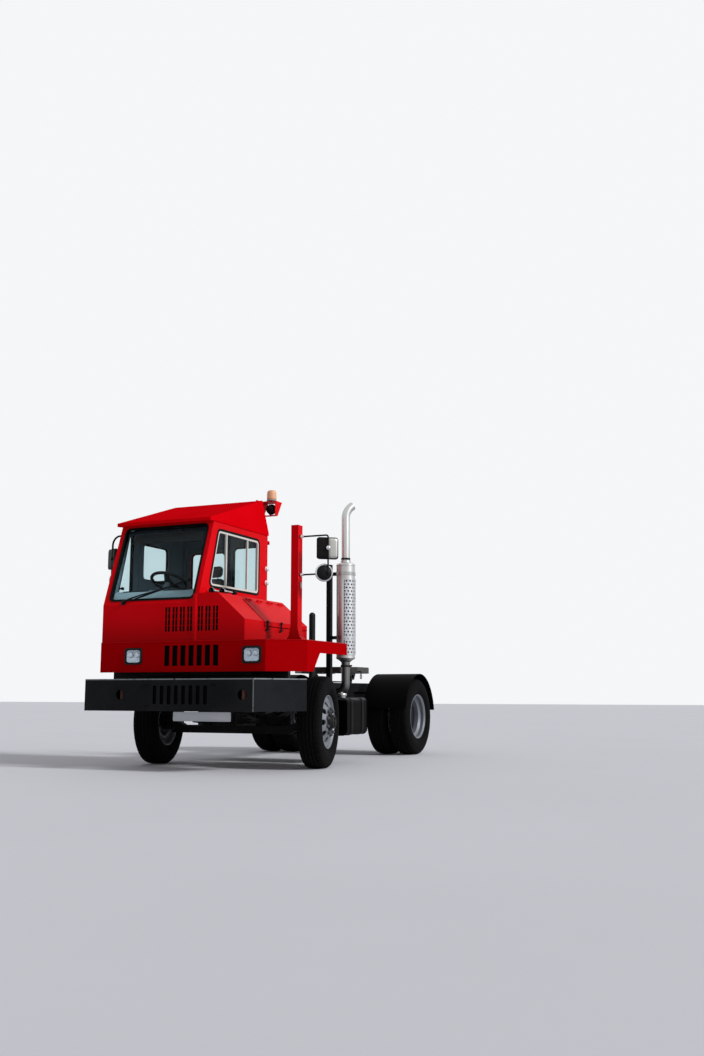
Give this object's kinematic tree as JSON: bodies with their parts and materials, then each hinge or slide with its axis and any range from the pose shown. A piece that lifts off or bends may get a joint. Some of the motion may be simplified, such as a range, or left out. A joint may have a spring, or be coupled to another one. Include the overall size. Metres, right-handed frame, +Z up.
{
  "type": "terminal tractor",
  "caption": "Right-hand-drive yard tractor with an offset tilting cab beside its hood, steered front wheels, twin rear wheels and a lifting fifth wheel.",
  "frame": {"origin": "on the ground below the middle of the truck's bounding box", "axes": "+X forward along the truck, +Y to its left, +Z up"},
  "size_m": [4.83, 2.9656, 3.398],
  "materials": {
    "cab_red": "gloss, slightly faded",
    "chassis_grey": "satin, dusty",
    "rim_silver": "satin, dusty",
    "tyre": "matt, dusty",
    "engine_iron": "rough",
    "bare_steel": "worn",
    "aluminium": "satin",
    "chrome": "bright",
    "pane": "clear, faintly tinted",
    "lens": "clear, ribbed",
    "amber_lens": "faded",
    "red_lens": "gloss",
    "seal_rubber": "matt",
    "black_plastic": "matt",
    "grey_trim": "grained",
    "seat_cloth": "woven"
  },
  "bodies": {
    "chassis": {"frame_rail_left": "chassis_grey", "frame_rail_right": "chassis_grey", "cross_members": "chassis_grey", "bumper": "chassis_grey", "engine_block": "engine_iron", "radiator": "aluminium", "driveline": "engine_iron", "front_axle": "chassis_grey", "front_springs": "chassis_grey", "rear_axle": "chassis_grey", "exhaust_stack": "bare_steel", "exhaust_mast": "chassis_grey", "fuel_tank": "chassis_grey", "battery_box": "chassis_grey", "rear_deck": "chassis_grey", "mudguards": "seal_rubber", "tail_lamps": "red_lens"},
    "cab": {"cab_shell": "cab_red", "cab_roof": "cab_red", "lower_panel": "cab_red", "hood_shell": "cab_red", "cab_glass": "pane", "window_seals": "seal_rubber", "left_window_frame": "aluminium", "dashboard": "grey_trim", "driver_seat": "seat_cloth", "steering_wheel": "black_plastic", "mirror_post": "cab_red", "mirrors_left": "chrome", "mirrors_right": "black_plastic", "tilt_shaft": "chassis_grey", "headlamps": "lens", "beacon": "amber_lens", "lamp_housing": "cab_red", "work_lamp": "black_plastic", "air_horns": "chrome"},
    "hood_lid": {"hood_lid": "cab_red"},
    "side_door": {"side_door": "cab_red", "side_door_glass": "pane"},
    "rear_door": {"rear_door": "cab_red", "rear_door_glass": "pane"},
    "knuckle_left": {"knuckle_left": "chassis_grey"},
    "knuckle_right": {"knuckle_right": "chassis_grey"},
    "tie_rod": {"tie_rod": "chassis_grey"},
    "wheel_front_left": {"wheel_front_left": "rim_silver", "tyre_front_left": "tyre"},
    "wheel_front_right": {"wheel_front_right": "rim_silver", "tyre_front_right": "tyre"},
    "wheels_rear_left": {"wheels_rear_left": "rim_silver", "tyres_rear_left": "tyre"},
    "wheels_rear_right": {"wheels_rear_right": "rim_silver", "tyres_rear_right": "tyre"},
    "lift_boom": {"lift_boom": "chassis_grey"},
    "fifth_wheel": {"fifth_wheel": "chassis_grey"},
    "lift_barrels": {"lift_barrels": "chassis_grey"},
    "lift_rods": {"lift_rods": "chrome"}
  },
  "joints": [
    {"name": "cab_tilt", "type": "hinge", "parent": "chassis", "child": "cab", "pos_m": [2.08, 0, 1.064], "axis": [0, 1, 0], "range_deg": [0, 35]},
    {"name": "hood_lid_hinge", "type": "hinge", "parent": "cab", "child": "hood_lid", "pos_m": [1.18, 0.36688, 1.89742], "axis": [1, 0, 0], "range_deg": [0, 75]},
    {"name": "side_door_hinge", "type": "hinge", "parent": "cab", "child": "side_door", "pos_m": [1.58, -1.226, 1.9], "axis": [0, 0, 1], "range_deg": [0, 72]},
    {"name": "rear_door_slide", "type": "slide", "parent": "cab", "child": "rear_door", "axis": [0, 1, 0], "range_m": [0, 0.56]},
    {"name": "steer_left", "type": "hinge", "parent": "chassis", "child": "knuckle_left", "pos_m": [1.18, 0.93, 0.515], "axis": [0, 0, 1], "range_deg": [-46, 24]},
    {"name": "steer_right", "type": "hinge", "parent": "chassis", "child": "knuckle_right", "pos_m": [1.18, -0.93, 0.515], "axis": [0, 0, 1], "range_deg": [-46, 24]},
    {"name": "tie_rod_ball", "type": "hinge", "parent": "knuckle_left", "child": "tie_rod", "pos_m": [0.98367, 0.89184, 0.382], "axis": [0, 0, 1], "range_deg": [-24, 46]},
    {"name": "spin_front_left", "type": "hinge", "parent": "knuckle_left", "child": "wheel_front_left", "pos_m": [1.18, 0.93, 0.515], "axis": [-0.1908, 0.9816, 0], "continuous": true},
    {"name": "spin_front_right", "type": "hinge", "parent": "knuckle_right", "child": "wheel_front_right", "pos_m": [1.18, -0.93, 0.515], "axis": [-0.1908, 0.9816, 0], "continuous": true},
    {"name": "spin_rear_left", "type": "hinge", "parent": "chassis", "child": "wheels_rear_left", "pos_m": [-1.766, 0.91, 0.515], "axis": [0, 1, 0], "continuous": true},
    {"name": "spin_rear_right", "type": "hinge", "parent": "chassis", "child": "wheels_rear_right", "pos_m": [-1.766, -0.91, 0.515], "axis": [0, 1, 0], "continuous": true},
    {"name": "boom_lift", "type": "hinge", "parent": "chassis", "child": "lift_boom", "pos_m": [-0.32, 0, 0.86], "axis": [0, 1, 0], "range_deg": [0, 18]},
    {"name": "fifth_wheel_pitch", "type": "hinge", "parent": "lift_boom", "child": "fifth_wheel", "pos_m": [-1.516, 0, 1.062], "axis": [0, 1, 0], "range_deg": [-9, 12]},
    {"name": "lift_barrel_pivot", "type": "hinge", "parent": "chassis", "child": "lift_barrels", "pos_m": [-0.87, 0, 0.63], "axis": [0, 1, 0], "range_deg": [-1, 24]},
    {"name": "lift_rod_slide", "type": "slide", "parent": "lift_barrels", "child": "lift_rods", "axis": [-0.7372, 0, 0.6757], "range_m": [-0.002, 0.186]}
  ],
  "couplings": [
    {"joint": "steer_right", "follows": "steer_left", "ratio": 1},
    {"joint": "tie_rod_ball", "follows": "steer_left", "ratio": -1},
    {"joint": "lift_barrel_pivot", "follows": "boom_lift", "ratio": 1.2749},
    {"joint": "lift_rod_slide", "follows": "boom_lift", "m_per_rad": 0.57827}
  ]
}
○ ○ ○ ○
Once more, set down the full listing, verbatim.

▶ _Answer in full_:
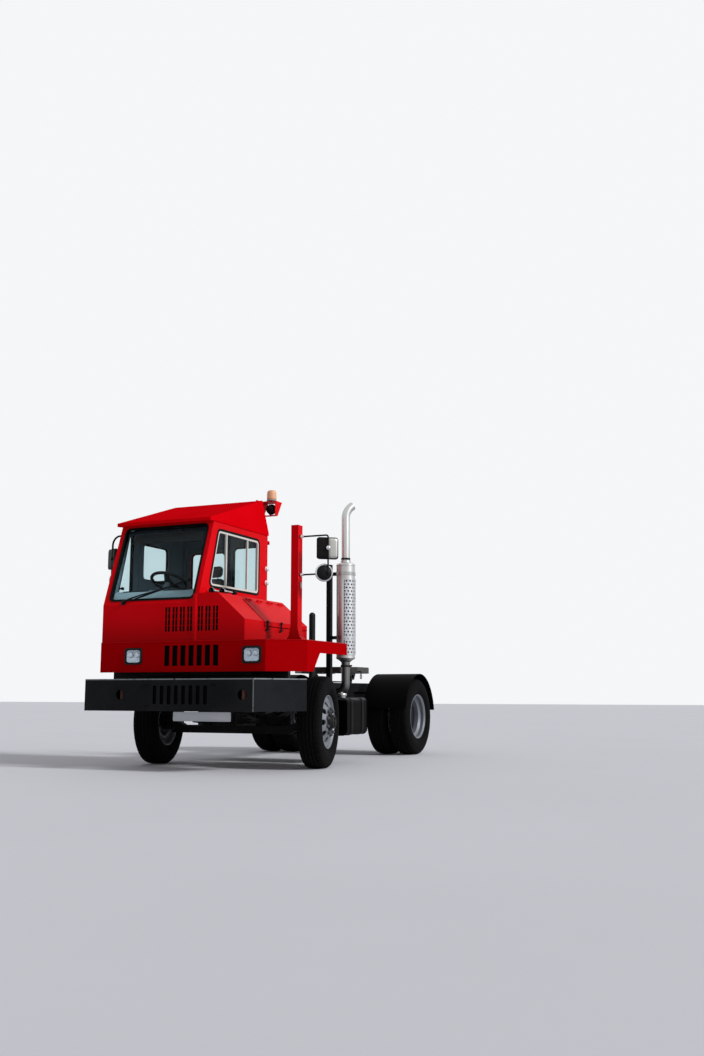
Give this object's kinematic tree as JSON: bodies with their parts and materials, then each hinge or slide with its axis and any range from the pose shown. A piece that lifts off or bends may get a joint. Some of the motion may be simplified, such as a range, or left out. A joint may have a spring, or be coupled to another one. Include the overall size. Metres, right-handed frame, +Z up.
{
  "type": "terminal tractor",
  "caption": "Right-hand-drive yard tractor with an offset tilting cab beside its hood, steered front wheels, twin rear wheels and a lifting fifth wheel.",
  "frame": {"origin": "on the ground below the middle of the truck's bounding box", "axes": "+X forward along the truck, +Y to its left, +Z up"},
  "size_m": [4.83, 2.9656, 3.398],
  "materials": {
    "cab_red": "gloss, slightly faded",
    "chassis_grey": "satin, dusty",
    "rim_silver": "satin, dusty",
    "tyre": "matt, dusty",
    "engine_iron": "rough",
    "bare_steel": "worn",
    "aluminium": "satin",
    "chrome": "bright",
    "pane": "clear, faintly tinted",
    "lens": "clear, ribbed",
    "amber_lens": "faded",
    "red_lens": "gloss",
    "seal_rubber": "matt",
    "black_plastic": "matt",
    "grey_trim": "grained",
    "seat_cloth": "woven"
  },
  "bodies": {
    "chassis": {"frame_rail_left": "chassis_grey", "frame_rail_right": "chassis_grey", "cross_members": "chassis_grey", "bumper": "chassis_grey", "engine_block": "engine_iron", "radiator": "aluminium", "driveline": "engine_iron", "front_axle": "chassis_grey", "front_springs": "chassis_grey", "rear_axle": "chassis_grey", "exhaust_stack": "bare_steel", "exhaust_mast": "chassis_grey", "fuel_tank": "chassis_grey", "battery_box": "chassis_grey", "rear_deck": "chassis_grey", "mudguards": "seal_rubber", "tail_lamps": "red_lens"},
    "cab": {"cab_shell": "cab_red", "cab_roof": "cab_red", "lower_panel": "cab_red", "hood_shell": "cab_red", "cab_glass": "pane", "window_seals": "seal_rubber", "left_window_frame": "aluminium", "dashboard": "grey_trim", "driver_seat": "seat_cloth", "steering_wheel": "black_plastic", "mirror_post": "cab_red", "mirrors_left": "chrome", "mirrors_right": "black_plastic", "tilt_shaft": "chassis_grey", "headlamps": "lens", "beacon": "amber_lens", "lamp_housing": "cab_red", "work_lamp": "black_plastic", "air_horns": "chrome"},
    "hood_lid": {"hood_lid": "cab_red"},
    "side_door": {"side_door": "cab_red", "side_door_glass": "pane"},
    "rear_door": {"rear_door": "cab_red", "rear_door_glass": "pane"},
    "knuckle_left": {"knuckle_left": "chassis_grey"},
    "knuckle_right": {"knuckle_right": "chassis_grey"},
    "tie_rod": {"tie_rod": "chassis_grey"},
    "wheel_front_left": {"wheel_front_left": "rim_silver", "tyre_front_left": "tyre"},
    "wheel_front_right": {"wheel_front_right": "rim_silver", "tyre_front_right": "tyre"},
    "wheels_rear_left": {"wheels_rear_left": "rim_silver", "tyres_rear_left": "tyre"},
    "wheels_rear_right": {"wheels_rear_right": "rim_silver", "tyres_rear_right": "tyre"},
    "lift_boom": {"lift_boom": "chassis_grey"},
    "fifth_wheel": {"fifth_wheel": "chassis_grey"},
    "lift_barrels": {"lift_barrels": "chassis_grey"},
    "lift_rods": {"lift_rods": "chrome"}
  },
  "joints": [
    {"name": "cab_tilt", "type": "hinge", "parent": "chassis", "child": "cab", "pos_m": [2.08, 0, 1.064], "axis": [0, 1, 0], "range_deg": [0, 35]},
    {"name": "hood_lid_hinge", "type": "hinge", "parent": "cab", "child": "hood_lid", "pos_m": [1.18, 0.36688, 1.89742], "axis": [1, 0, 0], "range_deg": [0, 75]},
    {"name": "side_door_hinge", "type": "hinge", "parent": "cab", "child": "side_door", "pos_m": [1.58, -1.226, 1.9], "axis": [0, 0, 1], "range_deg": [0, 72]},
    {"name": "rear_door_slide", "type": "slide", "parent": "cab", "child": "rear_door", "axis": [0, 1, 0], "range_m": [0, 0.56]},
    {"name": "steer_left", "type": "hinge", "parent": "chassis", "child": "knuckle_left", "pos_m": [1.18, 0.93, 0.515], "axis": [0, 0, 1], "range_deg": [-46, 24]},
    {"name": "steer_right", "type": "hinge", "parent": "chassis", "child": "knuckle_right", "pos_m": [1.18, -0.93, 0.515], "axis": [0, 0, 1], "range_deg": [-46, 24]},
    {"name": "tie_rod_ball", "type": "hinge", "parent": "knuckle_left", "child": "tie_rod", "pos_m": [0.98367, 0.89184, 0.382], "axis": [0, 0, 1], "range_deg": [-24, 46]},
    {"name": "spin_front_left", "type": "hinge", "parent": "knuckle_left", "child": "wheel_front_left", "pos_m": [1.18, 0.93, 0.515], "axis": [-0.1908, 0.9816, 0], "continuous": true},
    {"name": "spin_front_right", "type": "hinge", "parent": "knuckle_right", "child": "wheel_front_right", "pos_m": [1.18, -0.93, 0.515], "axis": [-0.1908, 0.9816, 0], "continuous": true},
    {"name": "spin_rear_left", "type": "hinge", "parent": "chassis", "child": "wheels_rear_left", "pos_m": [-1.766, 0.91, 0.515], "axis": [0, 1, 0], "continuous": true},
    {"name": "spin_rear_right", "type": "hinge", "parent": "chassis", "child": "wheels_rear_right", "pos_m": [-1.766, -0.91, 0.515], "axis": [0, 1, 0], "continuous": true},
    {"name": "boom_lift", "type": "hinge", "parent": "chassis", "child": "lift_boom", "pos_m": [-0.32, 0, 0.86], "axis": [0, 1, 0], "range_deg": [0, 18]},
    {"name": "fifth_wheel_pitch", "type": "hinge", "parent": "lift_boom", "child": "fifth_wheel", "pos_m": [-1.516, 0, 1.062], "axis": [0, 1, 0], "range_deg": [-9, 12]},
    {"name": "lift_barrel_pivot", "type": "hinge", "parent": "chassis", "child": "lift_barrels", "pos_m": [-0.87, 0, 0.63], "axis": [0, 1, 0], "range_deg": [-1, 24]},
    {"name": "lift_rod_slide", "type": "slide", "parent": "lift_barrels", "child": "lift_rods", "axis": [-0.7372, 0, 0.6757], "range_m": [-0.002, 0.186]}
  ],
  "couplings": [
    {"joint": "steer_right", "follows": "steer_left", "ratio": 1},
    {"joint": "tie_rod_ball", "follows": "steer_left", "ratio": -1},
    {"joint": "lift_barrel_pivot", "follows": "boom_lift", "ratio": 1.2749},
    {"joint": "lift_rod_slide", "follows": "boom_lift", "m_per_rad": 0.57827}
  ]
}